You will find plenty of mortgage options if a down payment has been a roadblock to homeownership. Note that you will usually need to pay private mortgage insurance with less than 20% down, however.

No-down-payment mortgages: Try certain government-backed loans. You may qualify for a no-down-payment VA loan or USDA loan, which do not charge PMI.

Low down-payment mortgages: Put down 3% for some conventional loans and 3.5% for FHA loans if you have at least a fair credit score on the FICO scale. FHA loans require you to carry mortgage insurance, and conventional loans require it if your down payment is low.

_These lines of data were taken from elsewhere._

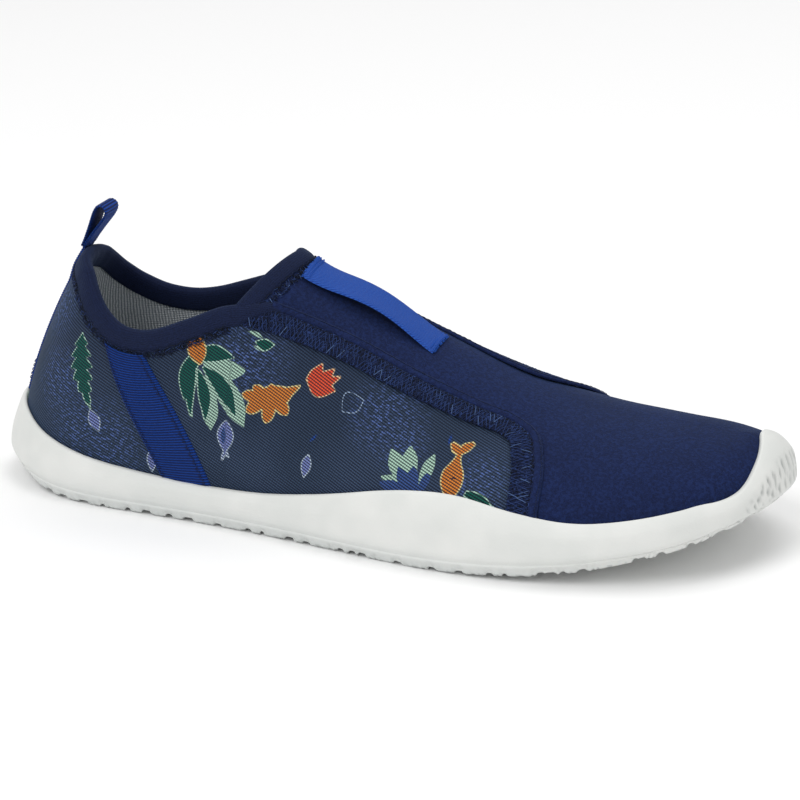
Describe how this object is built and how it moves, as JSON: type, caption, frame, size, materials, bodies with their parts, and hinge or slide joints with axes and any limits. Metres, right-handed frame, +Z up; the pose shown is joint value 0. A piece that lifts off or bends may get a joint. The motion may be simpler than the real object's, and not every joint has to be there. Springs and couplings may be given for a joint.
{
  "type": "water shoe",
  "caption": "Slip-on water shoe for the right foot: stretch neoprene front, printed fabric sides, moulded sole with a raised toe guard, webbing pull loop at the heel.",
  "frame": {"origin": "on the ground at the middle of the shoe's length, on the underside of a tread lug", "axes": "+X towards the toe, +Y towards the inner (medial) side of the right foot, +Z up"},
  "size_m": [0.2661, 0.0986, 0.0934],
  "materials": {
    "outsole": "satin",
    "board": "matte",
    "footbed": "matte",
    "neoprene": "matte",
    "printed_fabric": "matte",
    "lining": "matte",
    "binding": "matte",
    "strip": "matte",
    "webbing": "satin",
    "label": "satin",
    "thread": "matte"
  },
  "bodies": {
    "shoe": {"outsole": "outsole", "strobel_board": "board", "footbed": "footbed", "vamp": "neoprene", "quarter_outer": "printed_fabric", "quarter_inner": "printed_fabric", "lining_outer": "lining", "lining_inner": "lining", "collar_binding": "binding", "tongue_binding": "binding", "edge_strip_outer": "strip", "edge_strip_inner": "strip", "side_strap_outer": "webbing", "side_strap_inner": "webbing", "heel_tape": "webbing", "tongue_label": "label", "collar_stitching": "thread", "tongue_stitching": "thread", "seam_stitching_outer": "thread", "seam_stitching_inner": "thread", "strap_stitching_outer": "thread", "strap_stitching_inner": "thread", "label_stitching": "thread", "heel_tape_stitching": "thread"},
    "pull_loop": {"heel_pull_loop": "webbing"}
  },
  "joints": [
    {"name": "pull_loop_swing", "type": "hinge", "parent": "shoe", "child": "pull_loop", "pos_m": [-0.10027, 0, 0.08054], "axis": [0, 1, 0], "range_deg": [-95, 20], "stiffness_Nm_per_rad": 0.003}
  ]
}
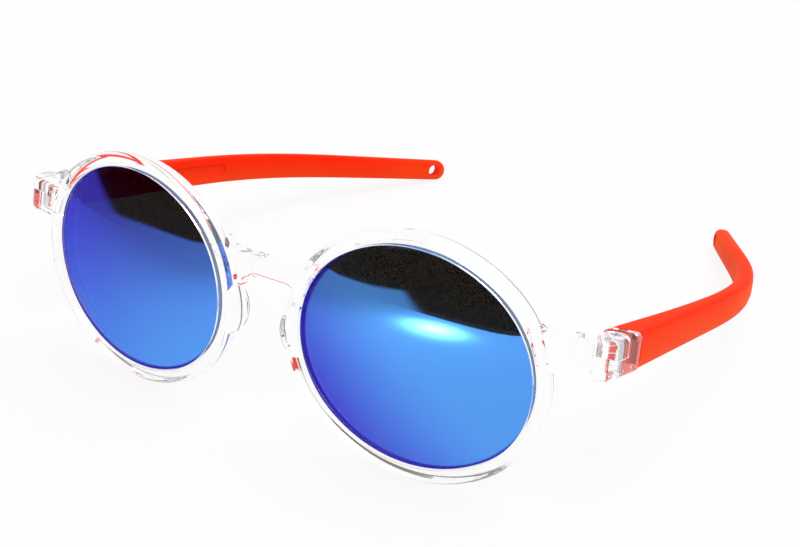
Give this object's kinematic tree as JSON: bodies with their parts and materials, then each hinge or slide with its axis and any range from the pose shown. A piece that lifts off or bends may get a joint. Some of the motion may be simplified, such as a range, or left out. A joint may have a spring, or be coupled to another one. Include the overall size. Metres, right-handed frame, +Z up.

It is possible to buy a house in cash, although, the vast majority of buyers need to finance their home purchase, according to the National Association of Realtors. If you don’t want to commit to a home loan, or if you simply can’t qualify for a mortgage, you have limited options:

  • Ask for a loan from a family member. Make sure the terms of the loan are clear and in writing. Keep in mind that borrowing money from a loved one can strain your relationship, however.
  • Look into seller financing. The seller acts as the lender in this type of real estate agreement. Seller financing could mean lower closing costs and flexible terms. On the other hand, sellers offer fewer buyer protections and may charge higher interest rates compared with traditional lenders.
  • Rent to own. A portion of your monthly rent is credited toward the purchase of the home at the end of the lease. If you change your mind, you will lose the extra rent money and any fee you paid that secures your right to buy the home.